To that end, Chewy recently launched new services like personalized products (such as collars and tags with a pet's name and its human's contact info) and its telehealth service Connect With a Vet. Yup, that's right. If you like visiting with a healthcare professional via video conference, your pet can now do the same with a licensed veterinarian. More than just a convenient way to stock up on food and other basic supplies, Chewy is turning itself into an e-commerce innovator for families' non-human members.  

2. Catering to pets is scaling up to profitability

Chewy's lack of profitability has kept many investors away from the stock, but the red ink on the bottom line is quickly disappearing. The company reported 5.7 million net new customers in 2020 and ended the year with 19.2 million in total. As a result of this (plus an increase in average customer spending), revenue surged 47% higher to $7.15 billion.  
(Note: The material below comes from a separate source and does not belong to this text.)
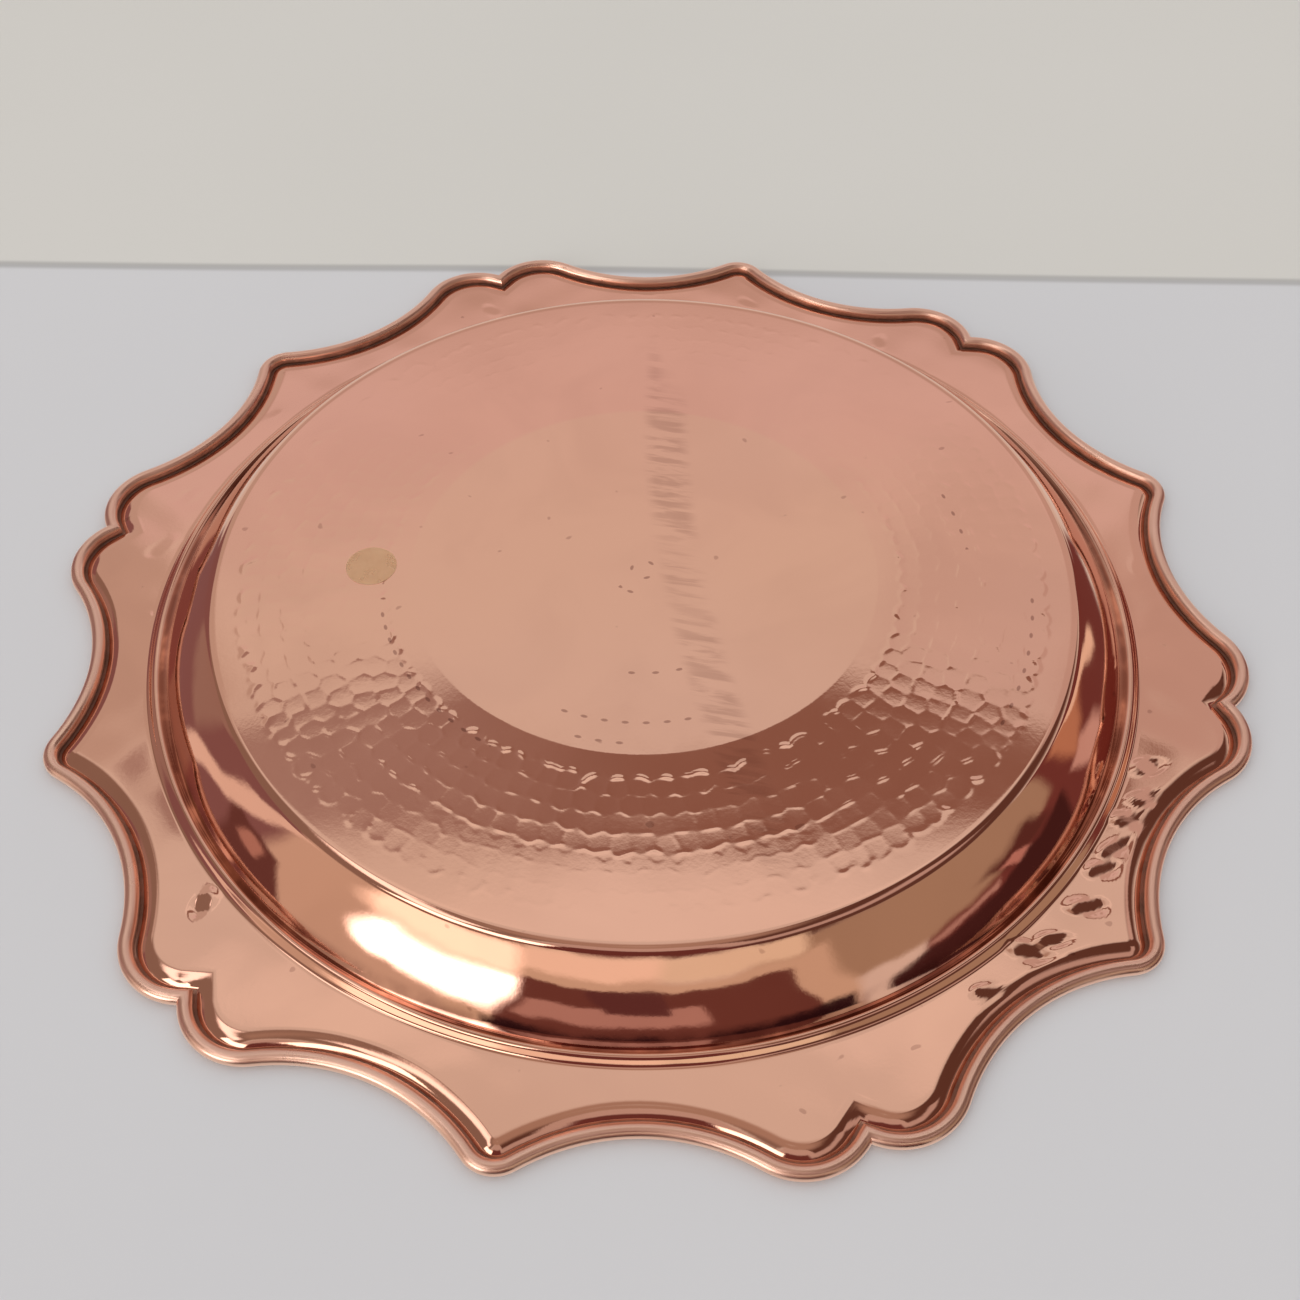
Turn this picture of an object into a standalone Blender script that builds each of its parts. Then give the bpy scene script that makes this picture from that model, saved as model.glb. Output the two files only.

The big jump in sales helped Chewy swing from an adjusted EBITDA loss of $81 million in 2019 to an adjusted EBITDA profit of $85.2 million in 2020. Granted, this is a thin margin of just 1.2%, but it's nonetheless a significant milestone for a growth company that is spending heavily to promote expansion and to get into new pet industry categories (like the aforementioned pet telehealth offering).  

Chewy plans to continue acquiring new customers at a rapid pace and add new services to its stable. Management's resulting outlook for 2021 calls for a 25% to 26% increase in revenue to $8.9 billion (at the midpoint of guidance) and for adjusted EBITDA profit margin of 1.7% to 2.2%. Not bad, Chewy.  

3. This doggy is for sale at a premium, but not a "mad dog" price

When factoring for the 2021 outlook and Chewy's recent tumble, shares look like a reasonable long-term value. The stock trades for four times expected 2021 revenue and about 50 times 2021 adjusted EBITDA -- certainly on the premium end of the spectrum for a retail stock, but not totally crazy given the company's growth and fast-expanding industry in the U.S. Plus, Chewy hasn't started expanding outside of the U.S. yet, but a plan to do so is in the works.

Reasons for optimism

The start of 2021 has been rough going for Chewy shareholders after an epic 2020, but there are reasons for optimism. This leader in pet e-commerce is growing fast and innovating new services for the millions of households with an animal companion. It's time to give shares another look after the Q4 report card.